# Applesauce in place of oil



## jxb101 (Aug 5, 2008)

Hello all, 

I have read all types of recipes that are supposed to be healthy, and they replace oil with applesauce. What do you all think about this? Are there some types of recipes that are better than others to try this in?


----------



## kuan (Jun 11, 2001)

I assume you're talking about low fat baking. Muffins and coffeecakes are prime candidates.


----------



## oldschool1982 (Jun 27, 2006)

We went through that phase here at the house. It does work fairly well but nothing I would try to market of serve to a guest. There is a slight quality difference.

Infact there are a couple oil substitutes on the market that we have tried. I think they are primarily made with plums. They also worked fairly well but again the same rule of serving or selling applies.


----------



## ed buchanan (May 29, 2006)

A commercial bakery company called Entenmanns, had a whole line of products made with apple sauce and prune puree.
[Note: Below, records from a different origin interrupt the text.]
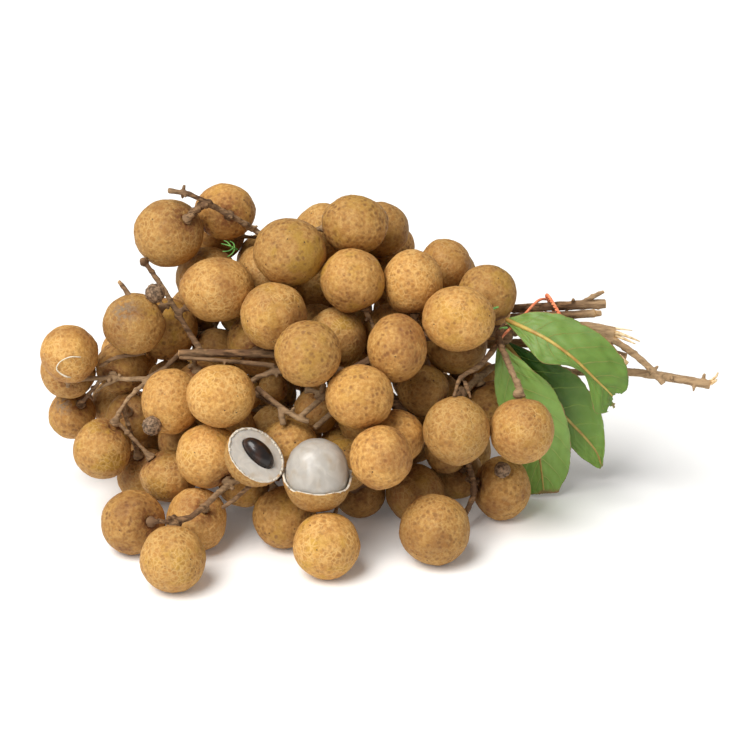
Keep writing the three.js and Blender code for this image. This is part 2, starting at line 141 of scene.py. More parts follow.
# ---- Small wood: each [points on the front], radius at its start, radius at its end ----
EXTRA_TWIGS = {
    "middle_branch": [
        ([(-102.5, 37.5, 0), (-100, 34.5, 2), (-97, 30, 5)], 0.9, 1.3),
        ([(-111, 3.2, -6), (-104, 7, -6), (-92, 9, -5)], 0.8, 1.0),
        ([(-112.7, -6.9, -9), (-109, -4.2, -8), (-102, -1, -7)], 0.7, 0.9),
        ([(-59, -1, 4), (-56, -3.5, 4), (-51, -3.5, 4)], 0.9, 1.2),
        ([(31, -8.5, 20), (34, -1, 12), (42, 4, 6), (50, 14, 3)], 0.8, 1.3),
        ([(-78.5, 8.8, 2), (-60, 8.6, 2), (-40, 8.4, 2)], 1.55, 1.7),
        ([(-78, 7.0, 5), (-64, 6.0, 6), (-54, 5.2, 6), (-40, 3.6, 4)], 0.8, 1.1),
        ([(-59, 6, 6), (-60, 3.8, 8)], 0.7, 0.5),
        ([(-47, -5, 10), (-37, -12.8, 13), (-30, -17.2, 13.5), (-26, -18.5, 13)], 1.2, 1.1),
        ([(-37.6, -12.8, 13), (-36.2, -19.6, 12)], 1.1, 1.4),
        ([(-30, -17.2, 13), (-25, -12.5, 11), (-19.5, -8, 7)], 1.2, 1.3),
        ([(-24, -21, 10), (-16.5, -14.5, 6)], 1.2, 1.3),
        ([(-39, 3, -2), (-50.8, -3.2, 4)], 1.1, 0.9),
        ([(37.5, -9, 19), (35.5, -2.5, 12)], 0.7, 0.9),
        ([(1, -3, -17), (8.5, -11.5, -16), (16, -19, -17)], 2.4, 2.2),
    ],
    "lower_branch": [
        ([(-48.5, -43, 22), (-56, -49.5, 22), (-60, -52, 22)], 1.1, 0.8),
        ([(37, -34, -4), (40, -46, -6), (36, -57, -6)], 1.3, 1.1),
    ],
}
EXTRA_KNOBS = {
    "upper_branch": [((-68, 68.5, -3), 1.8), ((-71, 66.5, -2), 1.7), ((-73.5, 64.5, -1.5), 1.7),
                     ((-70, 68, -5), 2.0), ((-73, 65.5, -5), 2.1), ((-76, 63, -5), 2.0),
                     ((-67, 69, -4), 1.9)],
    "middle_branch": [((-93, 45.5, -6), 1.9), ((-79, 24, -6), 1.8), ((-40, 8.5, -1), 2.4),
                      ((52, 16, -8), 4.0), ((56.8, -7.5, 10), 2.3)],
    "lower_branch": [((-34, -40, -6), 2.0), ((40, -46, -8), 1.8)],
}

# ---- Where a stalk or twig is cut through: place, the way the cut faces, how far it reaches ----
CUT_ENDS = {
    "upper_branch": [((94, 29, -18), (1, 0.1, 0), 3.5), ((93, 34, -15), (1, 0.4, 0), 2.0)],
    "second_branch": [((89, 25, -12), (1, 0, 0), 3.0)],
    "middle_branch": [((97, 17, -12), (1, 0, 0), 4.0), ((-102.5, 37.5, 0), (-1, 1, 0), 2.0),
                      ((-78.5, 8.8, 2), (-1, 0, 0), 2.2)],
    "lower_branch": [((136, -4, -14), (1, -0.1, 0), 4.0)],
    "back_branch": [((102.5, 7, -19), (1, 0, 0), 3.0)],
}

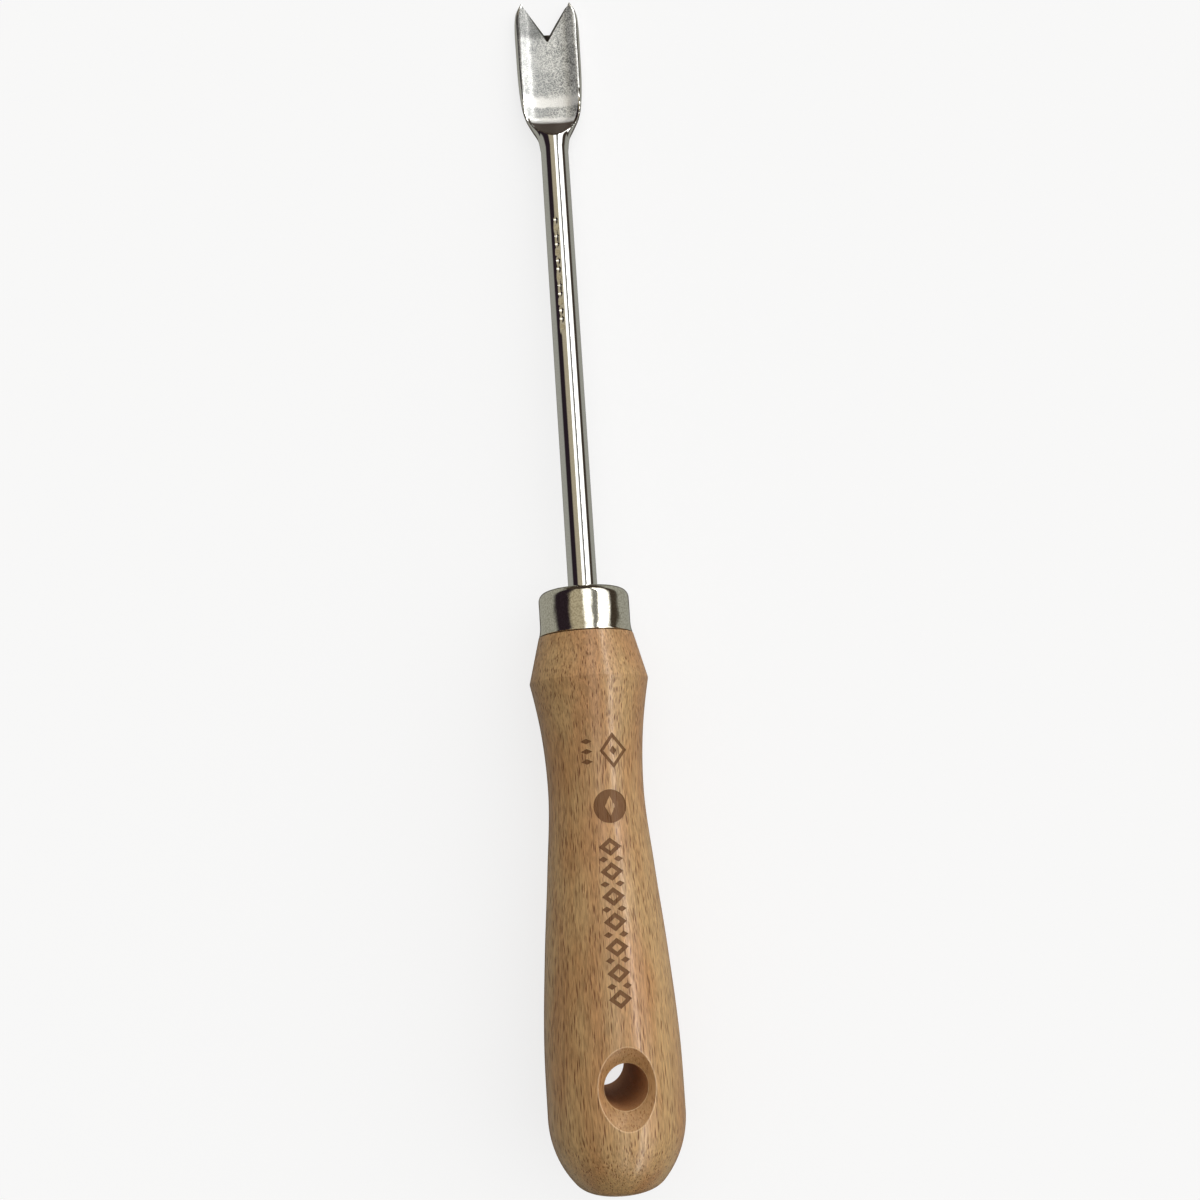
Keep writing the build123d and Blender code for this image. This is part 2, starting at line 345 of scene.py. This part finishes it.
def cut(piece, cutter):
    """Cuts a piece with another one, which is used up. New faces keep the cutter's finish."""
    modifier = piece.modifiers.new("cut", "BOOLEAN")
    modifier.operation = "DIFFERENCE"
    modifier.solver = "EXACT"
    modifier.material_mode = "TRANSFER"
    modifier.object = cutter
    bpy.ops.object.select_all(action="DESELECT")
    bpy.context.view_layer.objects.active = piece
    piece.select_set(True)
    bpy.ops.object.modifier_apply(modifier=modifier.name)
    bpy.data.objects.remove(cutter)


handle = turned("handle_turned", handle_outline(0), AROUND_HANDLE, sanded_beech)

# The hang hole's cutter is an hourglass: two countersinks and the bore between them
SINK_REACH = 3.0
wide_r = SINK_R + SINK_REACH * tan(SINK_HALF_ANGLE)
mouth_at = BELLY_R + SINK_REACH
throat_at = BELLY_R - (SINK_R - HOLE_R) / tan(SINK_HALF_ANGLE)
hourglass = [(0, mouth_at), (wide_r, mouth_at), (HOLE_R, throat_at)]
hourglass += [(HOLE_R, -throat_at), (wide_r, -mouth_at), (0, -mouth_at)]
hole_cutter = turned("hang_hole_cutter", hourglass, AROUND_HOLE, countersunk_beech)
# The bore between the countersinks takes the finish with painted shade
hole_cutter.data.materials.append(hole_bore_beech_painted_shade)
for face in hole_cutter.data.polygons:
    face.material_index = int(abs(face.center.y) < throat_at * mm)
hole_place = Matrix.Translation((0, HOLE_AT, 0)) @ Matrix.Rotation(HOLE_TURN, 4, "Y")
hole_cutter.data.transform(hole_place @ Matrix.Rotation(pi / 2, 4, "X"))
cut(handle, hole_cutter)


def soften(piece, chosen, width, segments, finish=None):
    """Rounds off the sharp edges whose middles a test picks, and may give them a new finish."""
    if finish:
        piece.data.materials.append(finish)
    index = len(piece.data.materials) - 1 if finish else -1
    bpy.ops.object.select_all(action="DESELECT")
    bpy.context.view_layer.objects.active = piece
    bpy.ops.object.mode_set(mode="EDIT")
    bpy.ops.mesh.select_mode(type="EDGE")
    bpy.ops.mesh.select_all(action="DESELECT")
    mesh = bmesh.from_edit_mesh(piece.data)
    for edge in mesh.edges:
        middle = (edge.verts[0].co + edge.verts[1].co) / (2 * mm)
        edge.select = edge.calc_face_angle(0) > SHARP and chosen(middle)
    bmesh.update_edit_mesh(piece.data)
    bpy.ops.mesh.bevel(offset=width * mm, segments=segments, affect="EDGES", material=index)
    bpy.ops.object.mode_set(mode="OBJECT")


def on_hole_rim(middle):
    """Whether a point is near the hang hole's axis but outside its bore."""
    arm = middle - Vector((0, HOLE_AT / mm, 0))
    off_axis = arm.cross(Vector((sin(HOLE_TURN), 0, cos(HOLE_TURN)))).length
    return HOLE_R - 0.1 < off_axis < SINK_R + 2


# The hang hole's rim is rounded off, and the rounding takes the paler finish, a painted highlight
soften(handle, on_hole_rim, RIM_WEAR, 3, rim_painted_highlight_beech)

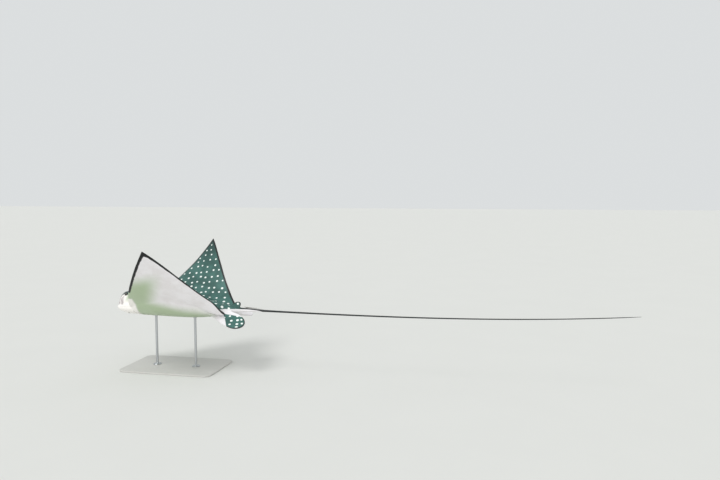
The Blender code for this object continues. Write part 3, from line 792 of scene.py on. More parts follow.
            self.mesh.sheet(grid)
        self.mesh.sheet(rim)
        blended = self.front_rows if shaped else rows
        self.joints += [root[:blended, 0], root[:blended, -1]]

    def add_on(self, points: Array, up: Array, side: Side, describe: Describe) -> Array:
        """Add points given for the right side to either side."""
        values = describe(points, up)
        values["above"] = up
        for name in ("chart_y", "under_y"):
            values[name] = values[name] * side.value
        return self.mesh.add(points * np.array((1, side.value, 1)), values)

    @staticmethod
    def margin_distance(points: Array, margin: Array, width: Array | None = None) -> Array:
        """Shortest distance from points to a margin, in metres or in shares of the width there."""
        flat = points.reshape(-1, 1, 3)[..., :2] if margin.shape[1] == 2 else points.reshape(-1, 1, 3)
        gap = np.linalg.norm(flat - margin[None], axis=2) * DISC_WIDTH
        if width is not None:
            gap = gap / width
        return gap.min(axis=1).reshape(points.shape[:-1])

    def build_wing(self, side: Side, stations: Array, numbers: Array) -> None:
        """Add a pectoral wing."""
        count = self.counts
        runs = self.runs(count.edge_rows)
        first = int(np.argmin(np.abs(stations - WING.origin[0])))
        rows = slice(first, first + len(runs))
        wall = np.arange(count.top, count.top + count.wall + 1)
        rings = self.rings(stations[rows])
        from_back, from_belly = self.girth(rings)
        root_b = rings[:, count.top, 1]
        more_top = from_back[:, count.top] - root_b
        more_under = from_belly[:, count.top + count.wall] - root_b
        lead_runs, traced = WING.traced
        band = self.band(lead_runs)
        margin = np.column_stack((WING.margin_at(runs), 0 * runs))

        def describe(points: Array, up: Array) -> dict[str, Array]:
            """What the finish reads on the wing."""
            row = slice(1, -1)
            a, b = points[..., 0], points[..., 1]
            distance = self.margin_distance(points, traced)
            size = smooth(distance, *self.wing_spots_from)
            size = size * (1 - self.wing_spots_shrink * smooth(b, 0.20, 0.47))
            rim = smooth(runs[row, None], *self.rim_dark)
            over = distance / np.maximum(self.rim_width * rim, 1e-4)
            under = self.margin_distance(points, traced, band)
            return {
                "chart_x": a, "chart_y": b + more_top[row, None], "under_y": b + more_under[row, None],
                "dark": UPWARD * (up + self.rim_reach[0] * rim - self.rim_reach[1] * (1 - rim)),
                "spots": size,
                "edge": np.where(up > 0, over, under) + self.rim_clear * (1 - rim),
                "region": Region.WING.value + 0 * a,
            }

        places = wall if side is Side.RIGHT else (count.around - (wall - count.top)) % count.around
        self.fan(numbers[rows][:, places], rings[:, wall], margin, WING.margin_half(runs), (0, 0, 1),
                 count.wing_columns, side, describe, True)

    def build_pelvic(self, side: Side, stations: Array, numbers: Array) -> None:
        """Add a pelvic fin: a short rounded paddle that droops from beside the vent."""
        own = self.pelvic_right if side is Side.RIGHT else self.pelvic_left
        rows, strip, along = self.fin_root(self.pelvic, stations, self.pelvic_strip(Side.RIGHT))
        droop = math.radians(own.droop)
        out = np.array((0, math.cos(droop), -math.sin(droop)))
        length = float(np.linalg.norm(along))
        along = along / length
        front, back = (np.array(curve) * (own.spread, 1) for curve in (self.pelvic.front, self.pelvic.back))
        flat = self.outline(front, (*back, (length, 0)), len(rows))
        origin = strip[0, strip.shape[1] // 2]
        margin = origin + flat[:, :1] * along + flat[:, 1:] * out
        lean = float(along @ out)
        square = 1 - lean ** 2
        chart_x, chart_y = self.pelvic_chart_at

        def describe(points: Array, up: Array) -> dict[str, Array]:
            """What the finish reads on the fin."""
            x, y = (points - origin) @ along, (points - origin) @ out
            aft, from_root = (x - lean * y) / square, (y - lean * x) / square
            distance = self.margin_distance(points, margin)
            shown = np.minimum(aft - self.pelvic_pale_front[0] - self.pelvic_pale_front[1] * from_root,
                               from_root - self.pelvic_pale_root[1] * aft + self.pelvic_pale_root[0])
            shown = np.minimum(shown, own.dark_to - aft)
            hidden = np.clip(-100 * shown, 0, 1) + (up < -0.2)
            return {
                "chart_x": chart_x + self.pelvic_chart * x,
                "chart_y": chart_y + self.pelvic_chart * (y - lean * x) / math.sqrt(square),
                "under_y": chart_y + from_root, "dark": np.minimum(shown * DISC_WIDTH, UPWARD * (up + 0.4)),
                "edge": distance / self.pelvic_edge + CLEAR * hidden,
                "spots": self.pelvic_spots * smooth(distance, *self.pelvic_spots_from),
                "region": own.region.value + 0 * distance,
            }

        self.fan(numbers[rows][:, self.pelvic_strip(side)], strip, margin, self.pelvic.half,
                 -np.cross(out, along), self.counts.pelvic_columns, side, describe)

    def build_dorsal(self, stations: Array, numbers: Array) -> None:
        """Add the one small fin on top of the tail's root."""
        fin, places = self.dorsal, self.dorsal_strip()
        rows, strip, along = self.fin_root(fin, stations, places)
        flat = self.outline(fin.front, (*fin.back, (along[0], along[2])), len(rows))
        origin = strip[0, strip.shape[1] // 2]
        margin = origin + np.column_stack((flat[:, 0], 0 * flat[:, 0], flat[:, 1]))

        def describe(points: Array, up: Array) -> dict[str, Array]:
            """What the finish reads on the fin."""
            height = points[..., 2] - origin[2]
            aft = points[..., 0] - origin[0]
            from_spot = np.hypot(aft - self.dorsal_spot[0], height - self.dorsal_spot[1])
            chart = self.dorsal_chart + height
            return {
                "chart_x": points[..., 0], "chart_y": chart, "under_y": chart, "dark": UPWARD + 0 * up,
                "edge": self.margin_distance(points, margin) / self.dorsal_edge,
                "spots": self.dorsal_spot_rise * (1 - from_spot / self.dorsal_spot_reach),
                "region": Region.DORSAL.value + 0 * up,
            }

        self.fan(numbers[rows][:, places], strip, margin, fin.half, (0, 1, 0), self.counts.dorsal_columns,
                 Side.RIGHT, describe)

    @staticmethod
    def outline(front: Sequence, back: Sequence, rows: int) -> Array:
        """Points of a fin's outline: half of the rows along its front, the others along its back."""
        half_way = (rows + 1) // 2
        first = bezier(front, np.linspace(0, 1, half_way))
        second = bezier(back, np.linspace(0, 1, rows - half_way + 1)[1:])
        return np.concatenate((first, second))


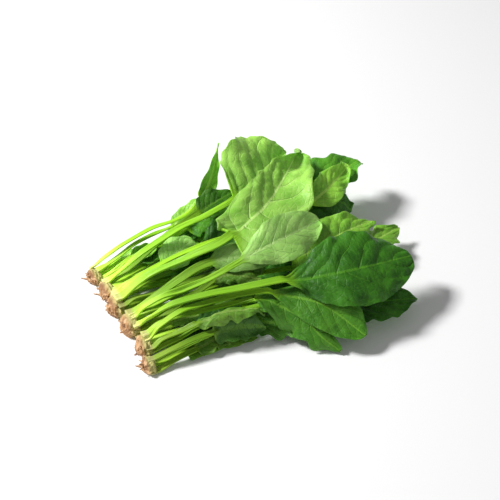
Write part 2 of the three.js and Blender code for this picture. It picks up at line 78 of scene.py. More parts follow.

The fad lasted a while but was phased out. Some of products were good, others were not. I remember the brownies were not bad.


----------



## kiki (Sep 2, 2008)

I sometimes use applesauce in place of oil in banana bread.:lol:


----------



## penguin (Aug 30, 2008)

My husband and I prefer our chocolate chip cookies to be made with half the fat being applesauce.


----------



## scifimom (Apr 10, 2007)

I did a lot of research when my office mate wanted a good tasting low fat coffee cake. I found that replacing half the fat/oil with applesauce worked fine and didn't have a significant impact on the final crumb. I also used cake flour because the applesauce tends to make a more compact cake.


----------



## salliem (Nov 3, 2006)

I use unsweetned applesauce all the time in my baking, no one has ever noticed the difference.


----------



## siduri (Aug 13, 2006)

I can't imagine how you can;t taste the difference. I can imagine the texture comes the same, i don;t know, never tried it, but how can you not taste the apple in the final product? Are you talking about whole wheat muffins and quick breads, or are you talking white flour butter cake type stuff? I can imagine it being undetectable in a whole wheat cake, or a muffin, but do you modify recipes like butter cake? Also i would think that the different water content would require more than just substituting ounce-for-ounce the butter with the applesauce.


----------